# STORED ROWS start

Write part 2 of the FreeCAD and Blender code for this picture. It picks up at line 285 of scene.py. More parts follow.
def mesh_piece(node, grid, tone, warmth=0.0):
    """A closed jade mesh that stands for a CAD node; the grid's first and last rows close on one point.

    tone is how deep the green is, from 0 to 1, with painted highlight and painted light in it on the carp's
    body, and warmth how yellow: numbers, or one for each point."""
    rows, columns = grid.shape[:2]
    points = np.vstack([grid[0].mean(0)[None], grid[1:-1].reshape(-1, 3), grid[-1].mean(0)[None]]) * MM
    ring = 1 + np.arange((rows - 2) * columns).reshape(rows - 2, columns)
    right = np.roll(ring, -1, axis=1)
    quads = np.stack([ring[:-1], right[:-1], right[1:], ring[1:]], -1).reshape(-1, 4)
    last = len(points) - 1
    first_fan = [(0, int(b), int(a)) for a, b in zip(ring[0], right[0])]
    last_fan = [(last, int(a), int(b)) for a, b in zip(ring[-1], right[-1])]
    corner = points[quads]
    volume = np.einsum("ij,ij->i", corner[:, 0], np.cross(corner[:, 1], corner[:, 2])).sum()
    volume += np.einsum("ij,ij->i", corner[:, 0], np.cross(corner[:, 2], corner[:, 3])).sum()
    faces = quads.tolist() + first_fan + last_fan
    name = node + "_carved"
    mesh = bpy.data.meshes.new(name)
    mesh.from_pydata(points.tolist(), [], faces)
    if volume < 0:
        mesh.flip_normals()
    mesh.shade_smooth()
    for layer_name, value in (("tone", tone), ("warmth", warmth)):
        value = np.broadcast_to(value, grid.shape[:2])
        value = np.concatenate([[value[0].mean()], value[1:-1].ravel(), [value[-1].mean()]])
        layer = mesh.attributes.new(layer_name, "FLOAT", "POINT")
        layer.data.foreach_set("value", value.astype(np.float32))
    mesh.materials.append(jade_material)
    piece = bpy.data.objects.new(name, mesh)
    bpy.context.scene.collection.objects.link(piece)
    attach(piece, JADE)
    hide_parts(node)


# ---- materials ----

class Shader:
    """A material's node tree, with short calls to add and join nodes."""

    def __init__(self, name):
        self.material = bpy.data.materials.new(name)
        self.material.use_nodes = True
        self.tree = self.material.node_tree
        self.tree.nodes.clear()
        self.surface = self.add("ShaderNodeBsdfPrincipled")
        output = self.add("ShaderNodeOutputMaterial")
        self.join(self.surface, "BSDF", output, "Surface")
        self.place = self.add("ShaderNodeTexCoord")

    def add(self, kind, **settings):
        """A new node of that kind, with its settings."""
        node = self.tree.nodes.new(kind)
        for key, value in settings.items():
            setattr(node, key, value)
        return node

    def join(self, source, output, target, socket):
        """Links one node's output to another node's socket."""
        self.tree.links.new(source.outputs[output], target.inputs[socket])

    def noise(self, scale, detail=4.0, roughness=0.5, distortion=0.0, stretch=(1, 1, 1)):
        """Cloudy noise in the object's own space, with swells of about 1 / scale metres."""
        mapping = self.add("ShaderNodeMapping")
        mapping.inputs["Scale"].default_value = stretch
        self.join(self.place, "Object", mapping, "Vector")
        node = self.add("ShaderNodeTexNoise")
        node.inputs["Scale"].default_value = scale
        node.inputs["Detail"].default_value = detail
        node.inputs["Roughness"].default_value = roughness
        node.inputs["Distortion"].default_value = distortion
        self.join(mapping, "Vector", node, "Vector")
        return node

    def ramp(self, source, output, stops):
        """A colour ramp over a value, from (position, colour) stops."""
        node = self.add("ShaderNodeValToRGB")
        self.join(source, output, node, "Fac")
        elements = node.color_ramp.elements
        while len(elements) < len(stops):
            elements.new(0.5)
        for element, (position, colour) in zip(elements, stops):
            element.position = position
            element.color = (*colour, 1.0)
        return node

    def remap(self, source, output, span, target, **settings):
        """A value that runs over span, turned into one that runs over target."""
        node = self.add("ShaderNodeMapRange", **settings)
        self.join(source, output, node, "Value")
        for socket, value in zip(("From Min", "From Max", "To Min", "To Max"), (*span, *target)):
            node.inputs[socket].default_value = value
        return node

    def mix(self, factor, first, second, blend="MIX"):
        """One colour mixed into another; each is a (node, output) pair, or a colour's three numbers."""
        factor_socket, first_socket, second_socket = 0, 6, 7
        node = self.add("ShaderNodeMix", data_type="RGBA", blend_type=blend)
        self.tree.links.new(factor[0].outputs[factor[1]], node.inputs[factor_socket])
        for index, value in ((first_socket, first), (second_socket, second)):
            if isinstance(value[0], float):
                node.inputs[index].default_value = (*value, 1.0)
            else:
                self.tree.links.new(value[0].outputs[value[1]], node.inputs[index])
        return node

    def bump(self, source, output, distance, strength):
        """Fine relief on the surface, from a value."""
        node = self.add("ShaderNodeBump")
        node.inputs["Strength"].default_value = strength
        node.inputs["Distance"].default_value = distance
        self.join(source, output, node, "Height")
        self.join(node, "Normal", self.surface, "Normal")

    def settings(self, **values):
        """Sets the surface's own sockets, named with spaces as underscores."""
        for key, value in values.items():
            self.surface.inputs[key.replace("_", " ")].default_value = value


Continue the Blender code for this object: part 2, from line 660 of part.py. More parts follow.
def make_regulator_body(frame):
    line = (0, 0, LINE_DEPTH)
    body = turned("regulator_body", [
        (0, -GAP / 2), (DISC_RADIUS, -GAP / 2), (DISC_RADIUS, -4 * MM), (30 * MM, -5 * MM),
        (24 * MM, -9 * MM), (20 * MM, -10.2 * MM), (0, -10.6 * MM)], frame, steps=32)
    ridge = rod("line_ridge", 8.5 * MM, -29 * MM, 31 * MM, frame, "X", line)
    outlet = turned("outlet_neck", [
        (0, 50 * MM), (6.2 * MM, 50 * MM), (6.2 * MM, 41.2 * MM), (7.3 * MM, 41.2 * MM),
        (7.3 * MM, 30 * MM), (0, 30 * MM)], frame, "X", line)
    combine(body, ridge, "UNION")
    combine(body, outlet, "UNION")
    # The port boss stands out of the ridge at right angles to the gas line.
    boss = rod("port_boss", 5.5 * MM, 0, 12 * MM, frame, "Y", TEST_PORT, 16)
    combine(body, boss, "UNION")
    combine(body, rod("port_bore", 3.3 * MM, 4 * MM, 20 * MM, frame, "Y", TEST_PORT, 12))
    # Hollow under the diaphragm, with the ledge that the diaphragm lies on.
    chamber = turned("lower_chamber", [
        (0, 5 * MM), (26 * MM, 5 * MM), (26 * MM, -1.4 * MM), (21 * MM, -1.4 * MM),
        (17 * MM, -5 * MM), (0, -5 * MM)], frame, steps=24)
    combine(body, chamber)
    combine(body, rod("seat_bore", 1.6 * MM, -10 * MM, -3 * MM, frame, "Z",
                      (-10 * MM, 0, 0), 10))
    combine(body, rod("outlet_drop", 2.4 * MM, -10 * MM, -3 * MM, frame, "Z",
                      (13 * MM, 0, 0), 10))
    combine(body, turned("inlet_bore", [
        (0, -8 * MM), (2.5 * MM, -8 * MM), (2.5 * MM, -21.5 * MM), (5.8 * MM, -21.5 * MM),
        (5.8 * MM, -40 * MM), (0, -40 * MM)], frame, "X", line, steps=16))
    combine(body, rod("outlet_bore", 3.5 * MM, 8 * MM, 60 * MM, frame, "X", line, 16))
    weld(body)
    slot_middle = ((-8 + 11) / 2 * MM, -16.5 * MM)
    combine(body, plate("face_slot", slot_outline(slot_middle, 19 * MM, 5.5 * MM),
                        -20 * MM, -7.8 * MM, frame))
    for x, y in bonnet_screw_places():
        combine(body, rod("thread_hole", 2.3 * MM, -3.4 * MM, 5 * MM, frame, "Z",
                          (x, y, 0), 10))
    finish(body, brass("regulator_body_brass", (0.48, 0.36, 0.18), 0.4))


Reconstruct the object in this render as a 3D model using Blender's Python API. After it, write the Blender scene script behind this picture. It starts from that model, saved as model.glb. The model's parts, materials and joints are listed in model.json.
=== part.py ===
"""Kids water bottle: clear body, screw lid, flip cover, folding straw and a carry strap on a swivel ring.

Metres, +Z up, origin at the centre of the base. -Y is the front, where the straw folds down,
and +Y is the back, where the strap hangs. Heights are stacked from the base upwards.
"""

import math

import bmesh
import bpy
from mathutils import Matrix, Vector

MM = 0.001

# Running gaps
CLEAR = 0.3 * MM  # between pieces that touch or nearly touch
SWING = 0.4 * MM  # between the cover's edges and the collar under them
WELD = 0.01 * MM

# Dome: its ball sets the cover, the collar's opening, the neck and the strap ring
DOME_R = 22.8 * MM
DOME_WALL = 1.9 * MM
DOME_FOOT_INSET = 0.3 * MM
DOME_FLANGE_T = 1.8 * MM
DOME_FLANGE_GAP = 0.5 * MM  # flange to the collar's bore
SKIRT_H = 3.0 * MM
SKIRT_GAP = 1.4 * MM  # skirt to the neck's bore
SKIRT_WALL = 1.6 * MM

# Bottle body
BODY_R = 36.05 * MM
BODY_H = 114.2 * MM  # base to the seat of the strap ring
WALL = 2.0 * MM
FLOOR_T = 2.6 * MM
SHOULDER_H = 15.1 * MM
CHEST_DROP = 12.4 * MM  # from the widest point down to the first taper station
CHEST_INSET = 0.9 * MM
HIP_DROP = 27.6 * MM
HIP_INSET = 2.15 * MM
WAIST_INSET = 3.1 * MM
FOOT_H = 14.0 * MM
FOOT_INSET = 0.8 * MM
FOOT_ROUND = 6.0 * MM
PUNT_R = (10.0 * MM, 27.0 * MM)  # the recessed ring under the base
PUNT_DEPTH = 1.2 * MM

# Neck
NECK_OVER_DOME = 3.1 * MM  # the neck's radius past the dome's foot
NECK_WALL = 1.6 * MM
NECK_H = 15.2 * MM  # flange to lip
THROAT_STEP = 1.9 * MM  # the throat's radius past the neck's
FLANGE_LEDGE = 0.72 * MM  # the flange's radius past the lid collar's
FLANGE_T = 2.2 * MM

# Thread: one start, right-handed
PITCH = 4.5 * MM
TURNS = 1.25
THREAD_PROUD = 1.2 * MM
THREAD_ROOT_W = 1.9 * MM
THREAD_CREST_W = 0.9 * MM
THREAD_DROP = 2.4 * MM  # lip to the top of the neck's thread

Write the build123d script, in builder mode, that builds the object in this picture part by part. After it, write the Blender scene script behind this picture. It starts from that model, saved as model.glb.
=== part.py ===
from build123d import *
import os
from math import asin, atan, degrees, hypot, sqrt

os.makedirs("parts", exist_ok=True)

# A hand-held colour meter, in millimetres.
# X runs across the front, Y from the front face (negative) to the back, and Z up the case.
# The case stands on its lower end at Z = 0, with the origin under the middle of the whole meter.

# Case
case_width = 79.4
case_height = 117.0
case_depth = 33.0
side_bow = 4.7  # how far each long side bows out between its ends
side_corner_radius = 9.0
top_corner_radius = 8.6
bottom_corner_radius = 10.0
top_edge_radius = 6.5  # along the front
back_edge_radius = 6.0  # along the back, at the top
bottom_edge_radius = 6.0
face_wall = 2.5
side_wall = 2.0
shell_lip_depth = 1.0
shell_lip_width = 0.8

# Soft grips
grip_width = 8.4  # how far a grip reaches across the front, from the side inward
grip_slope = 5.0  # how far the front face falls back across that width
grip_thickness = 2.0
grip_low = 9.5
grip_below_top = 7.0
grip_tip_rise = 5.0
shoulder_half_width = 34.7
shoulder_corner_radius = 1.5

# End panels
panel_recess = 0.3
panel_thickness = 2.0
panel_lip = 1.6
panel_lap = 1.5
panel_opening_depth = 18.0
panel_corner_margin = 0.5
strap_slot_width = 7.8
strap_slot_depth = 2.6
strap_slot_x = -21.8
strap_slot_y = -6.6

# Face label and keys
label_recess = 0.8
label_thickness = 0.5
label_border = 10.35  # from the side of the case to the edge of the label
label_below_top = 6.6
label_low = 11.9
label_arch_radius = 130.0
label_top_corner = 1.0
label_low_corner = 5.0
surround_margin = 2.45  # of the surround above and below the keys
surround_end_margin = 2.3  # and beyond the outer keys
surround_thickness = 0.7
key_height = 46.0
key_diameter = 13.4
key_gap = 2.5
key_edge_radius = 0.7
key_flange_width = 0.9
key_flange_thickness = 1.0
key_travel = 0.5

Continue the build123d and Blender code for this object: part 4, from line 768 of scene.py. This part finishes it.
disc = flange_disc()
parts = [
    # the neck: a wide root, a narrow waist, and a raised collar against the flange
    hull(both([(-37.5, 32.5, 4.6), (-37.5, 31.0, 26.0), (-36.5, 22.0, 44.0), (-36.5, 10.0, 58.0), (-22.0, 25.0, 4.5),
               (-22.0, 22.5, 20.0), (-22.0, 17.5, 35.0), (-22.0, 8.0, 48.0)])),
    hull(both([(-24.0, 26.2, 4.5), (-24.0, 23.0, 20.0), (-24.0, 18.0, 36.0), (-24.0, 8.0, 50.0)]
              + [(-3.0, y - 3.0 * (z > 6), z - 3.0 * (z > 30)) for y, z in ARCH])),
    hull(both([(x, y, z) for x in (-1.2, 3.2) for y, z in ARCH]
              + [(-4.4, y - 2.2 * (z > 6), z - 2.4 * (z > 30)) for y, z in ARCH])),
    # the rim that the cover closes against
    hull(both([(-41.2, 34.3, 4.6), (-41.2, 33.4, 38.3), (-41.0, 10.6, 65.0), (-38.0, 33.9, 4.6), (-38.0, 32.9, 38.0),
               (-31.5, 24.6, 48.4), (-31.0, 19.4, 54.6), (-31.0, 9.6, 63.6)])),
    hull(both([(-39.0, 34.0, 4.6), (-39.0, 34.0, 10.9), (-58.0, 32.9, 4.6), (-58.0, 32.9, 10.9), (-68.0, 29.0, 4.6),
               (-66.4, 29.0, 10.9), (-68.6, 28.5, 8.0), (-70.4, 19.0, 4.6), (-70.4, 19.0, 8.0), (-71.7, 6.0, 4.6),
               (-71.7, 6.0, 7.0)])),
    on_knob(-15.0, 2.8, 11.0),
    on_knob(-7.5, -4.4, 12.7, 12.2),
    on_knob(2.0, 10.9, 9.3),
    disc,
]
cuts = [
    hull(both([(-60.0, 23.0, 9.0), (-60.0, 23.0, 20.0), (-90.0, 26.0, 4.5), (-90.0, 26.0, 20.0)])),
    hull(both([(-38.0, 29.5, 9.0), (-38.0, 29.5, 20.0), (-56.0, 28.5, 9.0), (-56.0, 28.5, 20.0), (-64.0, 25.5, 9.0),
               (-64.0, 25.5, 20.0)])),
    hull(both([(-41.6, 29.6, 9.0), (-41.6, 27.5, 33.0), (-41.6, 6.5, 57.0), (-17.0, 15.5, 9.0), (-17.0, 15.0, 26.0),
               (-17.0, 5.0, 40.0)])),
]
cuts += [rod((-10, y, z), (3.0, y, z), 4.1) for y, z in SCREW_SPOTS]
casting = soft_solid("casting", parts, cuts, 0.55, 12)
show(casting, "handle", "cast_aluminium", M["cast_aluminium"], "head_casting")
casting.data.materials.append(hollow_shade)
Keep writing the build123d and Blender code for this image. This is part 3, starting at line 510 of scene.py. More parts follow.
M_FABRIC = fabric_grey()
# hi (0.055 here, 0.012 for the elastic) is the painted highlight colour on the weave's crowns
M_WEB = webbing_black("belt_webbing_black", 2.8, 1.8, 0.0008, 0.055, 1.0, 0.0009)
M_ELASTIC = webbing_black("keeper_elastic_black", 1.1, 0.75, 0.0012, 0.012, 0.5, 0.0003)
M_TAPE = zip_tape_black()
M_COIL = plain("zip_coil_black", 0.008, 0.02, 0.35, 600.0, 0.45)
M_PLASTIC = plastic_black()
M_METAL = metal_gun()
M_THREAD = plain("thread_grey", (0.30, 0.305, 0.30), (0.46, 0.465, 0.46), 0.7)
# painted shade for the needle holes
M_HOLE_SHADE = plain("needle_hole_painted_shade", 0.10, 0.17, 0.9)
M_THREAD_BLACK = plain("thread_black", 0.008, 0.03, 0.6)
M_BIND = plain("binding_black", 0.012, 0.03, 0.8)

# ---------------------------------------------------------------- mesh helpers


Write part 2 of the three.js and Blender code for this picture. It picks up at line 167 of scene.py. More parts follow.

# STORED ROWS end

Output exactly those lines that lie from the line with "Write the build123d" through the line with "key_travel = 0.5", with both of those lines included.

*ANSWER FOR THE TASK*:
Write the build123d script, in builder mode, that builds the object in this picture part by part. After it, write the Blender scene script behind this picture. It starts from that model, saved as model.glb.
=== part.py ===
from build123d import *
import os
from math import asin, atan, degrees, hypot, sqrt

os.makedirs("parts", exist_ok=True)

# A hand-held colour meter, in millimetres.
# X runs across the front, Y from the front face (negative) to the back, and Z up the case.
# The case stands on its lower end at Z = 0, with the origin under the middle of the whole meter.

# Case
case_width = 79.4
case_height = 117.0
case_depth = 33.0
side_bow = 4.7  # how far each long side bows out between its ends
side_corner_radius = 9.0
top_corner_radius = 8.6
bottom_corner_radius = 10.0
top_edge_radius = 6.5  # along the front
back_edge_radius = 6.0  # along the back, at the top
bottom_edge_radius = 6.0
face_wall = 2.5
side_wall = 2.0
shell_lip_depth = 1.0
shell_lip_width = 0.8

# Soft grips
grip_width = 8.4  # how far a grip reaches across the front, from the side inward
grip_slope = 5.0  # how far the front face falls back across that width
grip_thickness = 2.0
grip_low = 9.5
grip_below_top = 7.0
grip_tip_rise = 5.0
shoulder_half_width = 34.7
shoulder_corner_radius = 1.5

# End panels
panel_recess = 0.3
panel_thickness = 2.0
panel_lip = 1.6
panel_lap = 1.5
panel_opening_depth = 18.0
panel_corner_margin = 0.5
strap_slot_width = 7.8
strap_slot_depth = 2.6
strap_slot_x = -21.8
strap_slot_y = -6.6

# Face label and keys
label_recess = 0.8
label_thickness = 0.5
label_border = 10.35  # from the side of the case to the edge of the label
label_below_top = 6.6
label_low = 11.9
label_arch_radius = 130.0
label_top_corner = 1.0
label_low_corner = 5.0
surround_margin = 2.45  # of the surround above and below the keys
surround_end_margin = 2.3  # and beyond the outer keys
surround_thickness = 0.7
key_height = 46.0
key_diameter = 13.4
key_gap = 2.5
key_edge_radius = 0.7
key_flange_width = 0.9
key_flange_thickness = 1.0
key_travel = 0.5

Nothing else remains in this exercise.